START

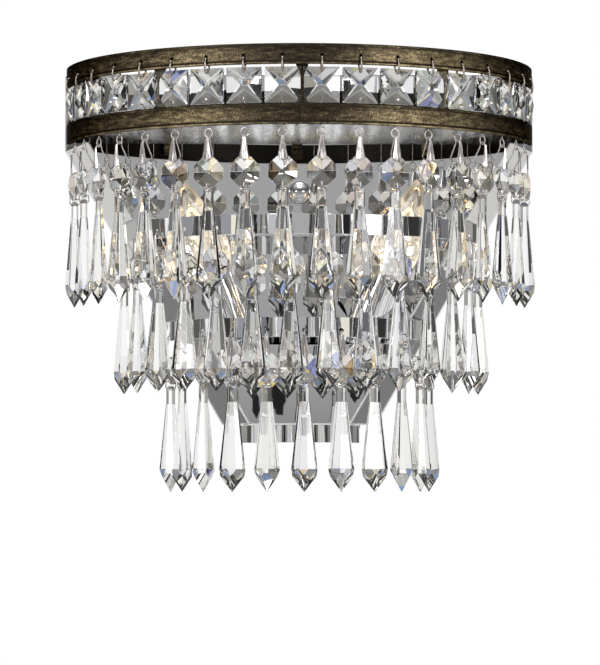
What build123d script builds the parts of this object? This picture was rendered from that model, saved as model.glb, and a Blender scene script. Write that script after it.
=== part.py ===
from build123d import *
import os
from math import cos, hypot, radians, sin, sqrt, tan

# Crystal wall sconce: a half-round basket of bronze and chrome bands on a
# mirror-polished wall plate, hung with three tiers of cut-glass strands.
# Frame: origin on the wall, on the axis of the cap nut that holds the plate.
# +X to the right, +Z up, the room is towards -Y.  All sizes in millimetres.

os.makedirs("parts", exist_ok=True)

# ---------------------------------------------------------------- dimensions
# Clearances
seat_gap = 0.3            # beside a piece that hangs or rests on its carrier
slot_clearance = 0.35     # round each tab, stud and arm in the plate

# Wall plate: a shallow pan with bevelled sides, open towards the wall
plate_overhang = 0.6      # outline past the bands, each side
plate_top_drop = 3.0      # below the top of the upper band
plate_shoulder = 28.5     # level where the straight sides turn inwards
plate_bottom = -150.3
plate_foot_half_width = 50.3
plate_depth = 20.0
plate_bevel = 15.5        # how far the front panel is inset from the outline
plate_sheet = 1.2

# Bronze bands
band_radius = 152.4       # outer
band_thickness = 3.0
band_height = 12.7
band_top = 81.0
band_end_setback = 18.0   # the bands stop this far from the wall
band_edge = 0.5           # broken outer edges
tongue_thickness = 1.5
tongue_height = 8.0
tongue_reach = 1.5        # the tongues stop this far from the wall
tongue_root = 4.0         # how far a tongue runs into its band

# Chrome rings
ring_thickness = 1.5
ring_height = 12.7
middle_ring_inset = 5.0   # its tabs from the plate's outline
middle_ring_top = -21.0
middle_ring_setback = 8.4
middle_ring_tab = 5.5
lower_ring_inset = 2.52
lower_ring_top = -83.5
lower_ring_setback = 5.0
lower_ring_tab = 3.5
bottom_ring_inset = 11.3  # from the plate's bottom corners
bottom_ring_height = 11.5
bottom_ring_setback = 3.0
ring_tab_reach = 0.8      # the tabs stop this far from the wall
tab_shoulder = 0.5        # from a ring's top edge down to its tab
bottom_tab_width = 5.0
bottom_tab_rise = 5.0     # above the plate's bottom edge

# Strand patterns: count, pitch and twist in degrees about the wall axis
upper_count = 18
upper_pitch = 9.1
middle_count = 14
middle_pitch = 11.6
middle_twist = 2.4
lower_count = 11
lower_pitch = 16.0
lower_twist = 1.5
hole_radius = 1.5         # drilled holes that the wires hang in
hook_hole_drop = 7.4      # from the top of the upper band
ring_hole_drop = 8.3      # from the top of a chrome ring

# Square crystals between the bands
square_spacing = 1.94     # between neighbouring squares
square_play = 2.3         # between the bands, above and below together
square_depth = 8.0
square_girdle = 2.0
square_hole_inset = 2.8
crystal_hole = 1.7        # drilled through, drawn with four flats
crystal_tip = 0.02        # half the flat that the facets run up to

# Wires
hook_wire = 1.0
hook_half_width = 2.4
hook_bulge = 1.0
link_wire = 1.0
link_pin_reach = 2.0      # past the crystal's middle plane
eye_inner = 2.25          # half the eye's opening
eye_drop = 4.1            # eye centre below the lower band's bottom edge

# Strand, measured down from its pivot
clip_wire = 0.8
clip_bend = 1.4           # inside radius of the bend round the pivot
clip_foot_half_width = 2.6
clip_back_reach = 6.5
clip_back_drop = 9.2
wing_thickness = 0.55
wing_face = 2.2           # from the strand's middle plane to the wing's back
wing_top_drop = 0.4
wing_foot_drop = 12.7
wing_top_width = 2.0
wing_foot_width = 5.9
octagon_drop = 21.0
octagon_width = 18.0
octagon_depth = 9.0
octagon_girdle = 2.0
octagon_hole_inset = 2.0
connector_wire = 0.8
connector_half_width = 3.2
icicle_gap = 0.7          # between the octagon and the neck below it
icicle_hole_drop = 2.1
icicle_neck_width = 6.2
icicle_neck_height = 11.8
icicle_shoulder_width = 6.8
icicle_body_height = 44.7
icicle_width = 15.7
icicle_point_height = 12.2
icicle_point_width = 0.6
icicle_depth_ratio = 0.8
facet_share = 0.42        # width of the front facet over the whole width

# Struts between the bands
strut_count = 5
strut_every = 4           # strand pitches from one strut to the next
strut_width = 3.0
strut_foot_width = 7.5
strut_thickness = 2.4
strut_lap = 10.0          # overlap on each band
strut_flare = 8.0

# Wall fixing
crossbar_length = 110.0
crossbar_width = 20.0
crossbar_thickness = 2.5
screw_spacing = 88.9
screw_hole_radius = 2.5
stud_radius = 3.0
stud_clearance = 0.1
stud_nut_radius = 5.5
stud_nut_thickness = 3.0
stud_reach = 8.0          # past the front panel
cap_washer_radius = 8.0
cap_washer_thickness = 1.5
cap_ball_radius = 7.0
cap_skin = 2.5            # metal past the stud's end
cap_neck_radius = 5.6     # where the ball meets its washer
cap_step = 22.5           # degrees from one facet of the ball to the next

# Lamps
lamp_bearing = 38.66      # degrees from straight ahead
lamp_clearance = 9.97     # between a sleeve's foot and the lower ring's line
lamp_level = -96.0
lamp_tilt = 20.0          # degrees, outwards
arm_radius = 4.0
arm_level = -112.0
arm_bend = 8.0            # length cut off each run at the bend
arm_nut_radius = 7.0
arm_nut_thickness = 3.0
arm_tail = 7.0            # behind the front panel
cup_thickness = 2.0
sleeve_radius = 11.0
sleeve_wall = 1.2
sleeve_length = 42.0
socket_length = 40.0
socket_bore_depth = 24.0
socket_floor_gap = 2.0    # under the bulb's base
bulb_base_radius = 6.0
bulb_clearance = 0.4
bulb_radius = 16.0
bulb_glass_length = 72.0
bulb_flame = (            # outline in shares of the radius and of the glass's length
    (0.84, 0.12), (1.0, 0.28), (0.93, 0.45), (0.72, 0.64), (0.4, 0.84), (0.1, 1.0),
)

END

What to produce.
Emit, unaltered, the lines from the top of the listing down through the line that holds "from math import"; emit nothing else.

Worked answer.
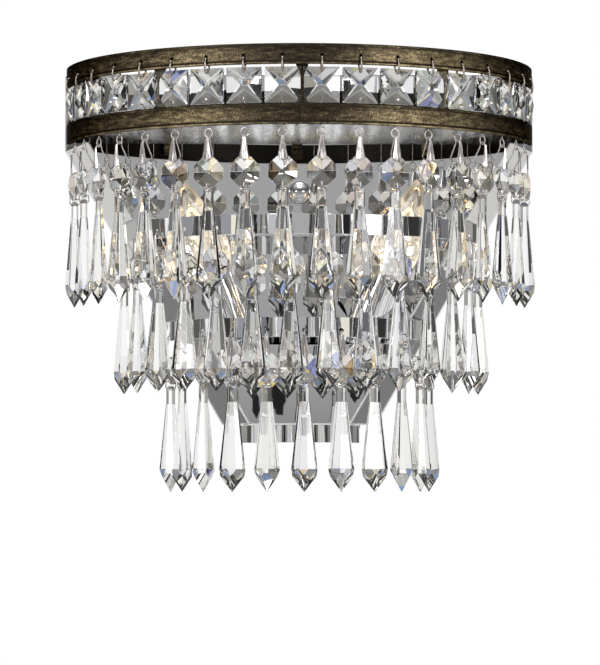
What build123d script builds the parts of this object? This picture was rendered from that model, saved as model.glb, and a Blender scene script. Write that script after it.
=== part.py ===
from build123d import *
import os
from math import cos, hypot, radians, sin, sqrt, tan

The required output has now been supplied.